On Fri, Jul 06, 2018 at 07:54:28PM -0700, Alexei Starovoitov wrote:
> On Fri, Jul 06, 2018 at 06:56:16PM -0700, Daniel Colascione wrote:
> > BPF_SYNCHRONIZE waits for any BPF programs active at the time of
> > BPF_SYNCHRONIZE to complete, allowing userspace to ensure atomicity of
> > RCU data structure operations with respect to active programs. For
> > example, userspace can update a map->map entry to point to a new map,
> > use BPF_SYNCHRONIZE to wait for any BPF programs using the old map to
> > complete, and then drain the old map without fear that BPF programs
> > may still be updating it.
> >
> > Signed-off-by: Daniel Colascione <dancol@xxxxxxxxxx>
> > ---
> > include/uapi/linux/bpf.h | 1 +
> > kernel/bpf/syscall.c | 14 ++++++++++++++
> > 2 files changed, 15 insertions(+)
> >
> > diff --git a/include/uapi/linux/bpf.h b/include/uapi/linux/bpf.h
> > index b7db3261c62d..4365c50e8055 100644
> > --- a/include/uapi/linux/bpf.h
> > +++ b/include/uapi/linux/bpf.h
> > @@ -98,6 +98,7 @@ enum bpf_cmd {
> > BPF_BTF_LOAD,
> > BPF_BTF_GET_FD_BY_ID,
> > BPF_TASK_FD_QUERY,
> > + BPF_SYNCHRONIZE,
> > };
> >
> > enum bpf_map_type {
> > diff --git a/kernel/bpf/syscall.c b/kernel/bpf/syscall.c
> > index d10ecd78105f..60ec7811846e 100644
> > --- a/kernel/bpf/syscall.c
> > +++ b/kernel/bpf/syscall.c
> > @@ -2272,6 +2272,20 @@ SYSCALL_DEFINE3(bpf, int, cmd, union bpf_attr __user *, uattr, unsigned int, siz
> > if (sysctl_unprivileged_bpf_disabled && !capable(CAP_SYS_ADMIN))
> > return -EPERM;
> >
> > + if (cmd == BPF_SYNCHRONIZE) {
> > + if (uattr != NULL || size != 0)
> > + return -EINVAL;
> > + err = security_bpf(cmd, NULL, 0);
> > + if (err < 0)
> > + return err;
> > + /* BPF programs are run with preempt disabled, so
> > + * synchronize_sched is sufficient even with
> > + * RCU_PREEMPT.
> > + */
> > + synchronize_sched();
> > + return 0;
>
> I don't think it's necessary. sys_membarrier() can do this already
> and some folks use it exactly for this use case.

Alexei, the use of sys_membarrier for this purpose seems kind of weird to me
though.
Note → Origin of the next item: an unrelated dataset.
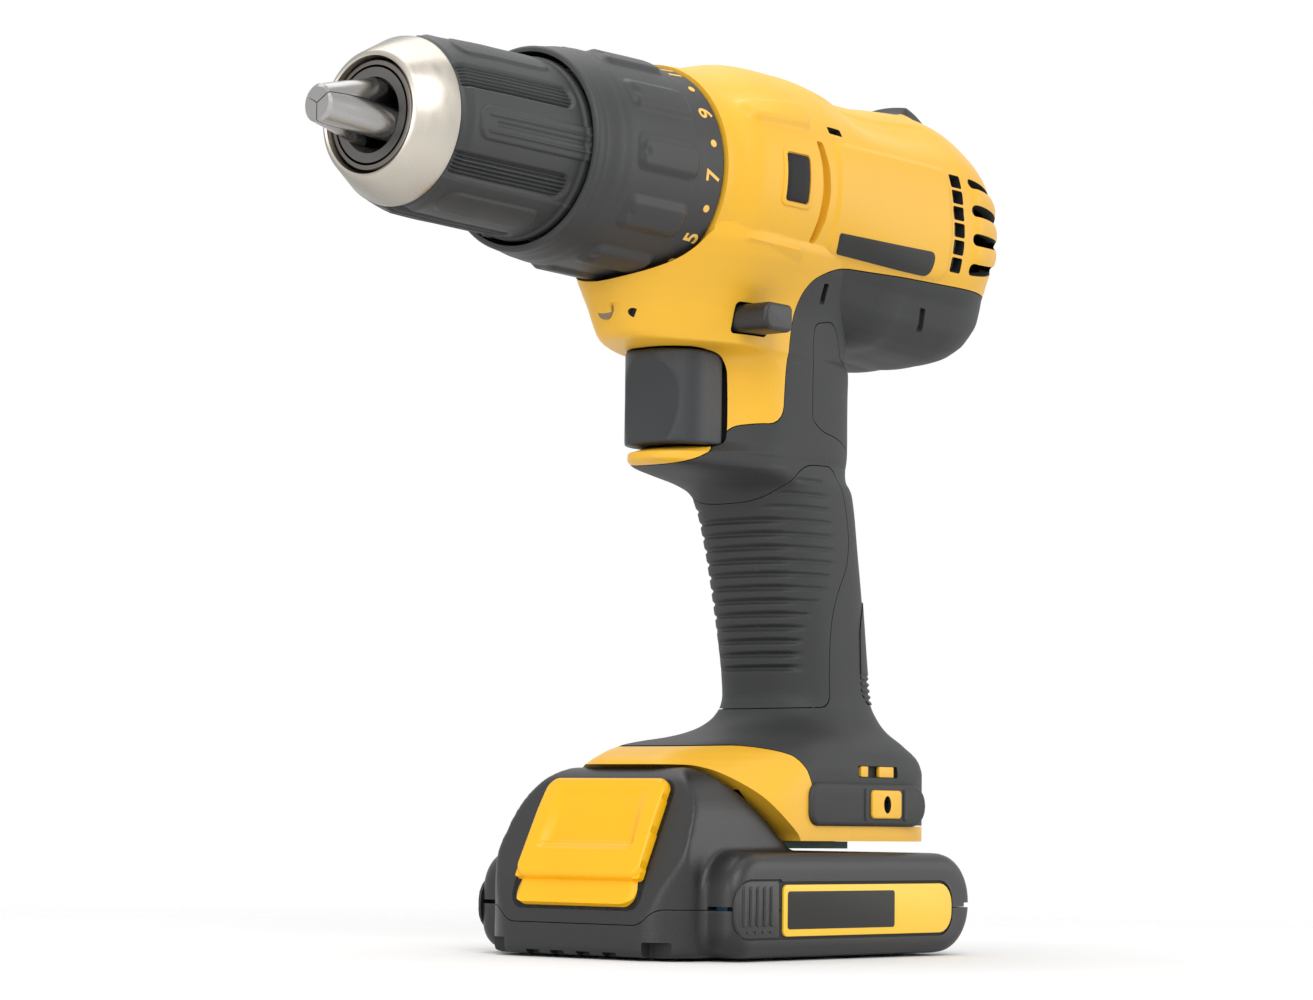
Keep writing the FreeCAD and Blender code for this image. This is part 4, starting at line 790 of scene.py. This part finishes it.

No where does the manpage say membarrier should be implemented this
way so what happens if the implementation changes?

Further, membarrier manpage says that a memory barrier should be matched with
a matching barrier. In this use case there is no matching barrier, so it
makes it weirder.

Lastly, sys_membarrier seems will not work on nohz-full systems, so its a bit
fragile to depend on it for this?

case MEMBARRIER_CMD_GLOBAL:
/* MEMBARRIER_CMD_GLOBAL is not compatible with nohz_full. */
if (tick_nohz_full_enabled())
return -EINVAL;
if (num_online_cpus() > 1)
synchronize_sched();
return 0;


Adding Mathieu as well who I believe is author/maintainer of membarrier.

thanks!

- Joel